_Do this_
Print out the entries below with no edits.

_Provided data_
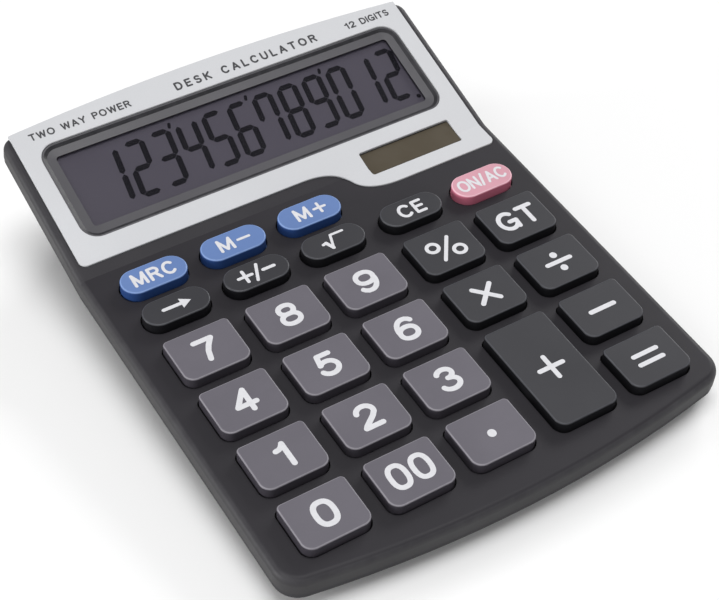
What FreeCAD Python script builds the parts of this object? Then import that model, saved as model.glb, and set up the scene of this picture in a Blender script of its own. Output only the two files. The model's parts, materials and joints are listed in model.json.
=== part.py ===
import FreeCAD, Part
import math
import os

V = FreeCAD.Vector

# Desk calculator with a flat key deck and a display section that is folded up from it.
# Lengths are millimetres and angles are degrees.
# "Flat" coordinates are used for most pieces: x to the right, y to the rear from the
# fold line, z up from the casing's top surface, as if the casing were not folded yet.

# ---- casing ----
BODY_WIDTH = 104.6
DECK_LENGTH = 91.4  # fold line to the front edge, on the centre line
DISPLAY_LENGTH = 42.15  # fold line to the rear edge, on the centre line
FOLD_ANGLE = 14.4  # display section against the key deck
DECK_TILT = 5.0  # key deck against the table
FRONT_RADIUS = 276.0
REAR_RADIUS = 580.0
FRONT_CORNER = 5.5
REAR_CORNER = 3.0
RIM_HEIGHT = 5.35
RIM_EDGE = 1.6
CASING_TOP = 1.8
CASING_WALL = 2.0
INNER_FRONT_CORNER = 1.0  # least corner radii of the drawn-in outlines
INNER_REAR_CORNER = 0.6

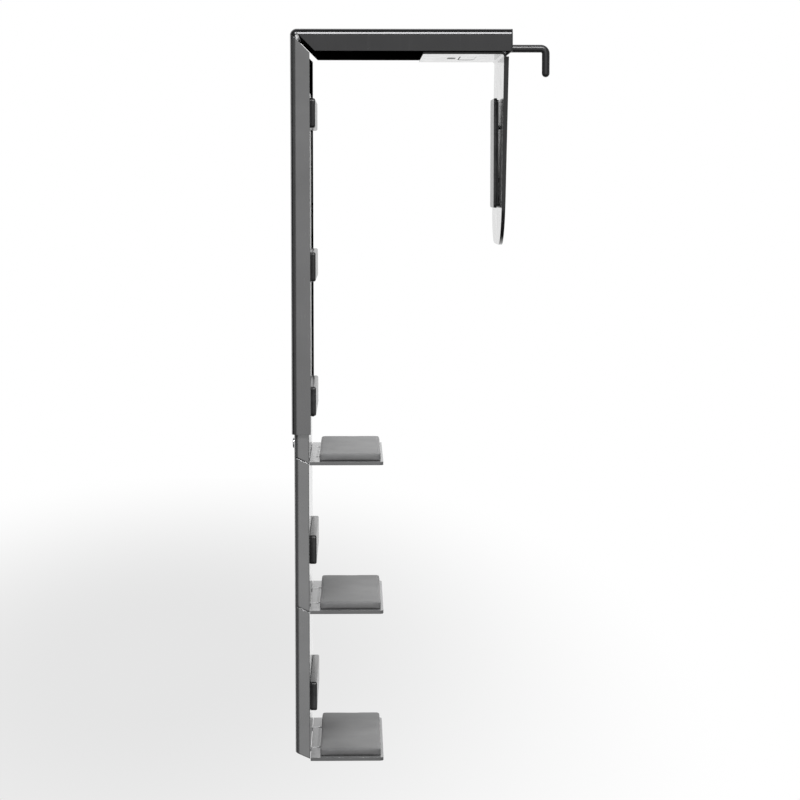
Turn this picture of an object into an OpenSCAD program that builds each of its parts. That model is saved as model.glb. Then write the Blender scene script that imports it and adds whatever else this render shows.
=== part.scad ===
// Over-the-edge valet stand: a channel hooks over an edge, a clamp slides up behind it,
// and a telescoping mast below carries three folding padded trays and five rubber bumpers.
// X runs from the post out to the hook, Y across the width, Z up.
// The origin is where the edge sits: the bumpers' faces, mid-width, under the clamp plate.

/* [Hook channel] */
// Width of the hook channel
channel_w = 220; // [200:2:240]
// Sheet thickness of the channels
wall = 2.5; // [2:0.1:3]
// Radius of the channels' long outer edges
edge_r = 8; // [6:0.5:10]
// Depth of the upright post channel
post_d = 23.4; // [21:0.2:24.4]
// Depth of the level arm channel
arm_d = 26.4; // [25:0.2:32]
// Reach of the arm from the supporting face
arm_reach = 233.8; // [228:1:260]
// Drop of the post below the supporting edge
post_drop = 456; // [446:1:470]

/* [Mast and trays] */
// Thickness of the mast's sheet
mast_wall = 2.5; // [2:0.1:2.8]
// Height of the first tray's top, below the supporting edge
tray_drop = 489.5; // [485:0.5:500]
// Vertical distance from tray to tray
tray_pitch = 182.4; // [170:1:200]
// Reach of the trays from the supporting face
tray_reach = 81; // [70:1:95]
// Thickness of a tray's soft pad
tray_pad_t = 9.5; // [5:0.5:10]

/* [Bumpers] */
// Height of a rubber bumper
bumper_h = 35.6; // [25:1:40]
// Width of a rubber bumper
bumper_w = 171; // [150:1:176]

/* [Clamp] */
// Width of the clamp bracket
clamp_w = 193; // [180:1:200]
// Drop of the clamp leg below the supporting edge
clamp_drop = 229; // [200:1:260]
// Lean of the clamp leg towards the post, in degrees
clamp_lean = 0.66; // [0:0.05:1]
// Height of the clamp pad
clamp_pad_h = 134; // [100:1:150]
// Width of the clamp pad
clamp_pad_w = 72; // [60:1:120]

/* [Hook] */
// Diameter of the hook's rod
hook_d = 9.7; // [8:0.1:11]
// Distance from the supporting face to the middle of the hook's drop
hook_x = 283.6; // [270:1:300]

/* [Hidden] */

$fn = 48;
eps = 0.01;

// fits and screws
snug = 0.02;
free_fit = 0.05;
m4_clear = 2.05;
m5_clear = 2.52;
hex_r = 1.7;
cap_head_r = 4.5;
cap_head_t = 1.5;
hook_nut_r = 9.2;
hook_nut_t = 5.4;
big = 400;

metal = "#2c2d30";
rubber = "#232323";
pad_grey = "#4a4a4c";
zinc = "#b9bcc0";
chrome = "#dfe2e6";
nylon = "#1c1c1e";

// hook channel
plate_t = 3;
arm_base = plate_t + 0.1;
arm_top = arm_base + arm_d;
post_x = -30;
bend_r = edge_r;
mitre_sum = -1.5;
mitre_gap = 6;

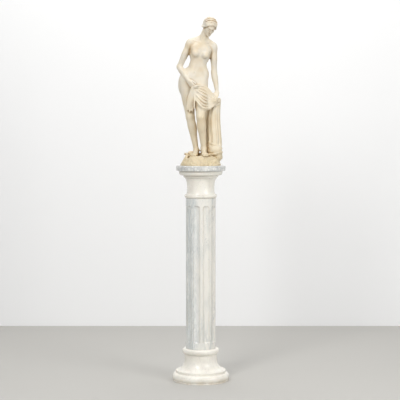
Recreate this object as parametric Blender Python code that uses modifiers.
"""A standing bather carved beside a draped tree stump, on a turned and fluted marble pedestal."""
import math

import bmesh
import bpy
import numpy as np
from mathutils import Matrix, Vector

# Pedestal, in metres. Heights are of each piece, and radii are its widest.
GAP = 0.0003
FOOT_HEIGHT = 0.170
FOOT_RADIUS = 0.148
FOOT_CONTACT_RADIUS = 0.144
FOOT_TORUS_HEIGHT = 0.043
FOOT_FILLET_RADIUS = 0.130
FOOT_FILLET_HEIGHT = 0.012
FOOT_NECK_RADIUS = 0.084
FOOT_NECK_HEIGHT = 0.022
FOOT_RING_RADIUS = 0.096
FOOT_RING_HEIGHT = 0.030
SHAFT_HEIGHT = 0.781
SHAFT_RADIUS = 0.078
FLUTES = 10
FLUTE_WIDTH = 0.032
FLUTE_DEPTH = 0.007
FLUTE_MARGIN_TOP = 0.032
FLUTE_MARGIN_BOTTOM = 0.026
FLUTE_TURN = math.radians(2.7)
CAPITAL_HEIGHT = 0.141
COLLAR_RADIUS = 0.0845
COLLAR_HEIGHT = 0.021
CAPITAL_NECK_RADIUS = 0.071
CAPITAL_STEP_RADIUS = 0.090
CAPITAL_STEP_HEIGHT = 0.010
OVOLO_LOW_RADIUS = 0.101
OVOLO_RADIUS = 0.113
OVOLO_HEIGHT = 0.023
SLAB_HEIGHT = 0.027
SLAB_RADIUS = 0.1277
SLAB_EDGE = 0.004
TURNING_STEPS = 32

# Statue, in metres, and then its figure, which is drawn in small steps with the top of the rock at GROUND.
STATUE_HEIGHT = 0.763
GRID_STEPS = 763
GROUND = 48.0
HEAD_SCALE = 0.89
CARVING_VOXEL = 5.0
CARVING_TRIANGLES = 5600

# Lumps of clay further apart than NEAR don't flow into each other.
# Space is worked through in blocks of BLOCK a side.
NEAR = 22.0
FAR = 1000.0
BLOCK = 36.0
ROCK_PLANES = 46

CREAM_MARBLE = (0.72, 0.63, 0.46)
WHITE_MARBLE = (0.79, 0.76, 0.70)
GREY_MARBLE = (0.62, 0.64, 0.62)


def new_collection(name):
    collection = bpy.data.collections.new(name)
    bpy.context.scene.collection.children.link(collection)
    return collection


def marble(name, color, roughness):
    material = bpy.data.materials.new(name)
    material.use_nodes = True
    shader = material.node_tree.nodes["Principled BSDF"]
    shader.inputs["Base Color"].default_value = (*color, 1.0)
    shader.inputs["Roughness"].default_value = roughness
    shader.inputs["Metallic"].default_value = 0.0
    return material


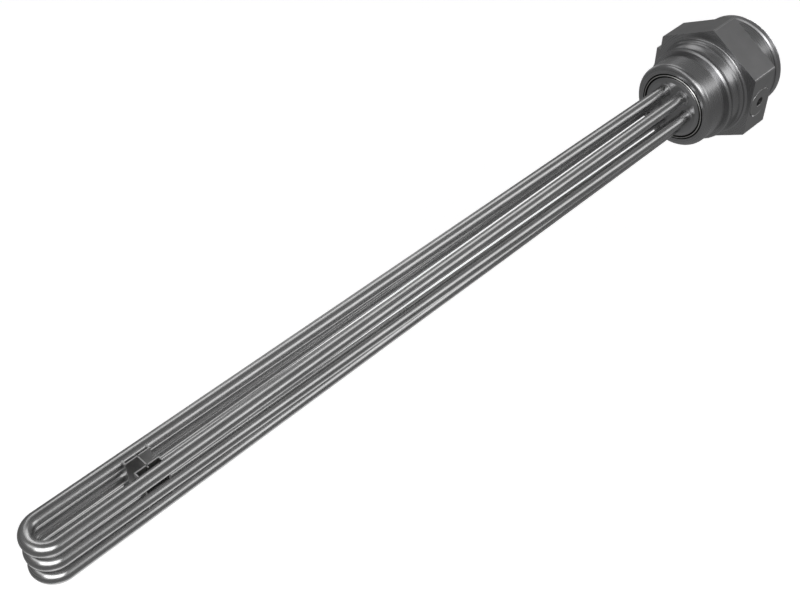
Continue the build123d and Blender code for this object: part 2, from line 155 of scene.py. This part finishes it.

_Response to this exercise_
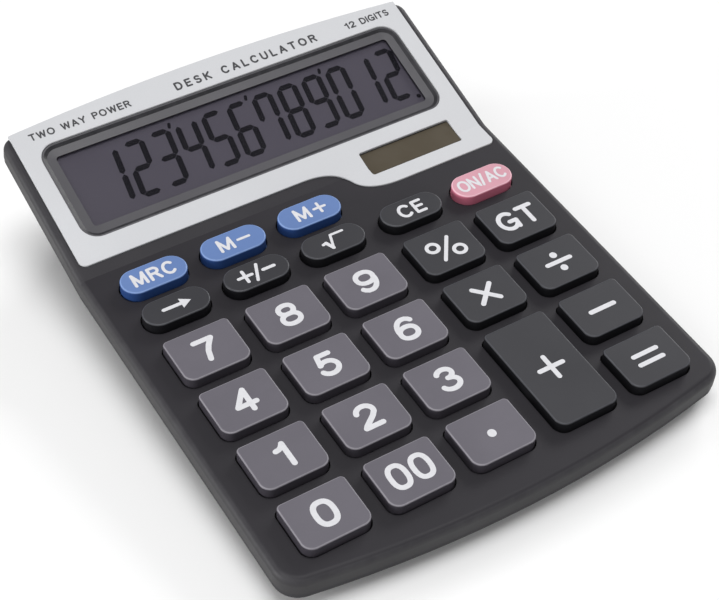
What FreeCAD Python script builds the parts of this object? Then import that model, saved as model.glb, and set up the scene of this picture in a Blender script of its own. Output only the two files. The model's parts, materials and joints are listed in model.json.
=== part.py ===
import FreeCAD, Part
import math
import os

V = FreeCAD.Vector

# Desk calculator with a flat key deck and a display section that is folded up from it.
# Lengths are millimetres and angles are degrees.
# "Flat" coordinates are used for most pieces: x to the right, y to the rear from the
# fold line, z up from the casing's top surface, as if the casing were not folded yet.

# ---- casing ----
BODY_WIDTH = 104.6
DECK_LENGTH = 91.4  # fold line to the front edge, on the centre line
DISPLAY_LENGTH = 42.15  # fold line to the rear edge, on the centre line
FOLD_ANGLE = 14.4  # display section against the key deck
DECK_TILT = 5.0  # key deck against the table
FRONT_RADIUS = 276.0
REAR_RADIUS = 580.0
FRONT_CORNER = 5.5
REAR_CORNER = 3.0
RIM_HEIGHT = 5.35
RIM_EDGE = 1.6
CASING_TOP = 1.8
CASING_WALL = 2.0
INNER_FRONT_CORNER = 1.0  # least corner radii of the drawn-in outlines
INNER_REAR_CORNER = 0.6

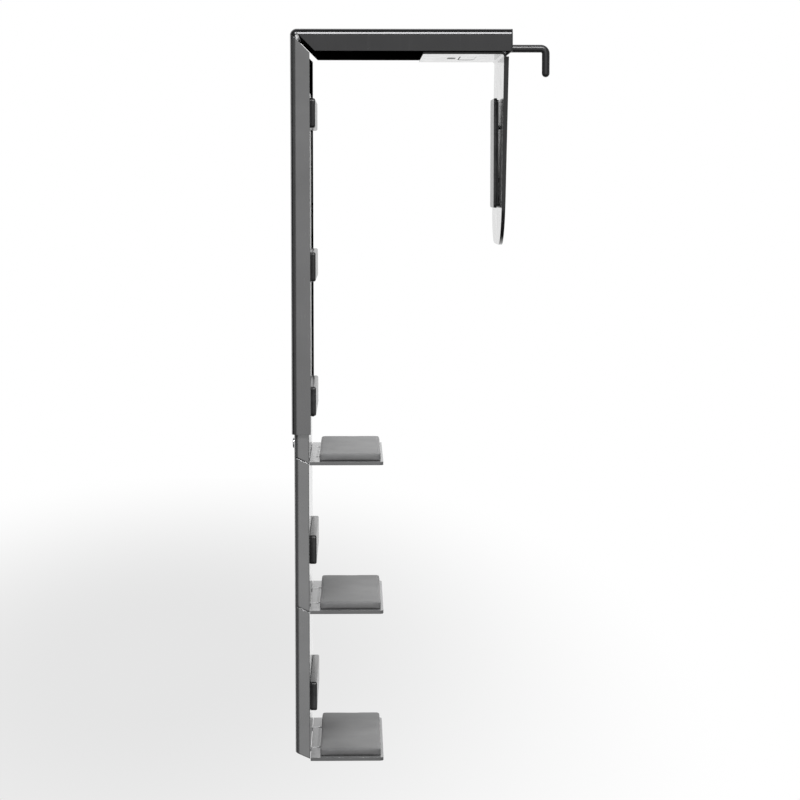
Turn this picture of an object into an OpenSCAD program that builds each of its parts. That model is saved as model.glb. Then write the Blender scene script that imports it and adds whatever else this render shows.
=== part.scad ===
// Over-the-edge valet stand: a channel hooks over an edge, a clamp slides up behind it,
// and a telescoping mast below carries three folding padded trays and five rubber bumpers.
// X runs from the post out to the hook, Y across the width, Z up.
// The origin is where the edge sits: the bumpers' faces, mid-width, under the clamp plate.

/* [Hook channel] */
// Width of the hook channel
channel_w = 220; // [200:2:240]
// Sheet thickness of the channels
wall = 2.5; // [2:0.1:3]
// Radius of the channels' long outer edges
edge_r = 8; // [6:0.5:10]
// Depth of the upright post channel
post_d = 23.4; // [21:0.2:24.4]
// Depth of the level arm channel
arm_d = 26.4; // [25:0.2:32]
// Reach of the arm from the supporting face
arm_reach = 233.8; // [228:1:260]
// Drop of the post below the supporting edge
post_drop = 456; // [446:1:470]

/* [Mast and trays] */
// Thickness of the mast's sheet
mast_wall = 2.5; // [2:0.1:2.8]
// Height of the first tray's top, below the supporting edge
tray_drop = 489.5; // [485:0.5:500]
// Vertical distance from tray to tray
tray_pitch = 182.4; // [170:1:200]
// Reach of the trays from the supporting face
tray_reach = 81; // [70:1:95]
// Thickness of a tray's soft pad
tray_pad_t = 9.5; // [5:0.5:10]

/* [Bumpers] */
// Height of a rubber bumper
bumper_h = 35.6; // [25:1:40]
// Width of a rubber bumper
bumper_w = 171; // [150:1:176]

/* [Clamp] */
// Width of the clamp bracket
clamp_w = 193; // [180:1:200]
// Drop of the clamp leg below the supporting edge
clamp_drop = 229; // [200:1:260]
// Lean of the clamp leg towards the post, in degrees
clamp_lean = 0.66; // [0:0.05:1]
// Height of the clamp pad
clamp_pad_h = 134; // [100:1:150]
// Width of the clamp pad
clamp_pad_w = 72; // [60:1:120]

/* [Hook] */
// Diameter of the hook's rod
hook_d = 9.7; // [8:0.1:11]
// Distance from the supporting face to the middle of the hook's drop
hook_x = 283.6; // [270:1:300]

/* [Hidden] */

$fn = 48;
eps = 0.01;

// fits and screws
snug = 0.02;
free_fit = 0.05;
m4_clear = 2.05;
m5_clear = 2.52;
hex_r = 1.7;
cap_head_r = 4.5;
cap_head_t = 1.5;
hook_nut_r = 9.2;
hook_nut_t = 5.4;
big = 400;

metal = "#2c2d30";
rubber = "#232323";
pad_grey = "#4a4a4c";
zinc = "#b9bcc0";
chrome = "#dfe2e6";
nylon = "#1c1c1e";

// hook channel
plate_t = 3;
arm_base = plate_t + 0.1;
arm_top = arm_base + arm_d;
post_x = -30;
bend_r = edge_r;
mitre_sum = -1.5;
mitre_gap = 6;

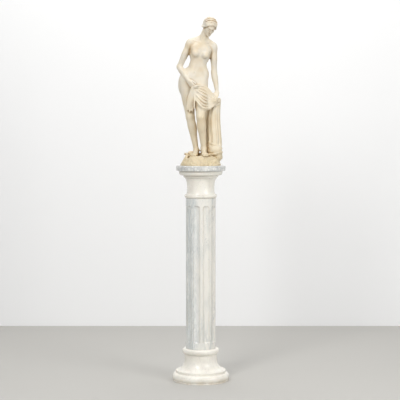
Recreate this object as parametric Blender Python code that uses modifiers.
"""A standing bather carved beside a draped tree stump, on a turned and fluted marble pedestal."""
import math

import bmesh
import bpy
import numpy as np
from mathutils import Matrix, Vector

# Pedestal, in metres. Heights are of each piece, and radii are its widest.
GAP = 0.0003
FOOT_HEIGHT = 0.170
FOOT_RADIUS = 0.148
FOOT_CONTACT_RADIUS = 0.144
FOOT_TORUS_HEIGHT = 0.043
FOOT_FILLET_RADIUS = 0.130
FOOT_FILLET_HEIGHT = 0.012
FOOT_NECK_RADIUS = 0.084
FOOT_NECK_HEIGHT = 0.022
FOOT_RING_RADIUS = 0.096
FOOT_RING_HEIGHT = 0.030
SHAFT_HEIGHT = 0.781
SHAFT_RADIUS = 0.078
FLUTES = 10
FLUTE_WIDTH = 0.032
FLUTE_DEPTH = 0.007
FLUTE_MARGIN_TOP = 0.032
FLUTE_MARGIN_BOTTOM = 0.026
FLUTE_TURN = math.radians(2.7)
CAPITAL_HEIGHT = 0.141
COLLAR_RADIUS = 0.0845
COLLAR_HEIGHT = 0.021
CAPITAL_NECK_RADIUS = 0.071
CAPITAL_STEP_RADIUS = 0.090
CAPITAL_STEP_HEIGHT = 0.010
OVOLO_LOW_RADIUS = 0.101
OVOLO_RADIUS = 0.113
OVOLO_HEIGHT = 0.023
SLAB_HEIGHT = 0.027
SLAB_RADIUS = 0.1277
SLAB_EDGE = 0.004
TURNING_STEPS = 32

# Statue, in metres, and then its figure, which is drawn in small steps with the top of the rock at GROUND.
STATUE_HEIGHT = 0.763
GRID_STEPS = 763
GROUND = 48.0
HEAD_SCALE = 0.89
CARVING_VOXEL = 5.0
CARVING_TRIANGLES = 5600

# Lumps of clay further apart than NEAR don't flow into each other.
# Space is worked through in blocks of BLOCK a side.
NEAR = 22.0
FAR = 1000.0
BLOCK = 36.0
ROCK_PLANES = 46

CREAM_MARBLE = (0.72, 0.63, 0.46)
WHITE_MARBLE = (0.79, 0.76, 0.70)
GREY_MARBLE = (0.62, 0.64, 0.62)


def new_collection(name):
    collection = bpy.data.collections.new(name)
    bpy.context.scene.collection.children.link(collection)
    return collection


def marble(name, color, roughness):
    material = bpy.data.materials.new(name)
    material.use_nodes = True
    shader = material.node_tree.nodes["Principled BSDF"]
    shader.inputs["Base Color"].default_value = (*color, 1.0)
    shader.inputs["Roughness"].default_value = roughness
    shader.inputs["Metallic"].default_value = 0.0
    return material


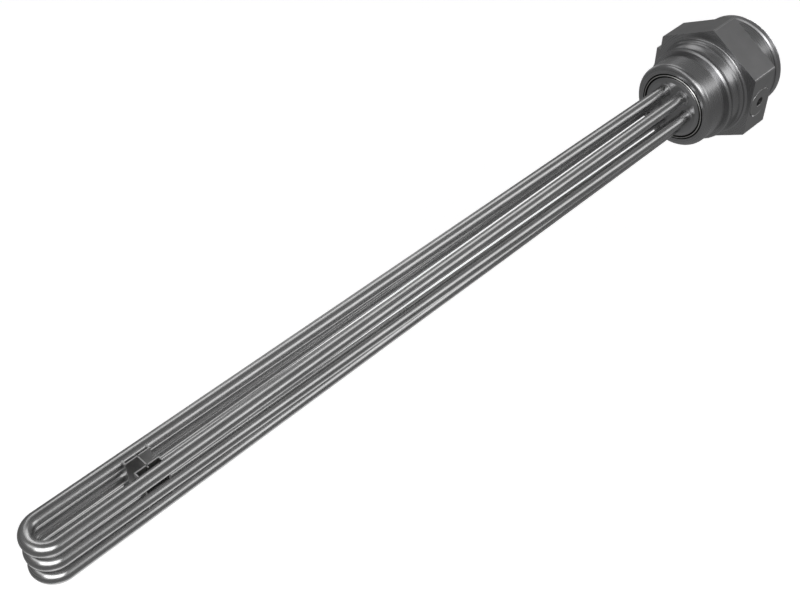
Continue the build123d and Blender code for this object: part 2, from line 155 of scene.py. This part finishes it.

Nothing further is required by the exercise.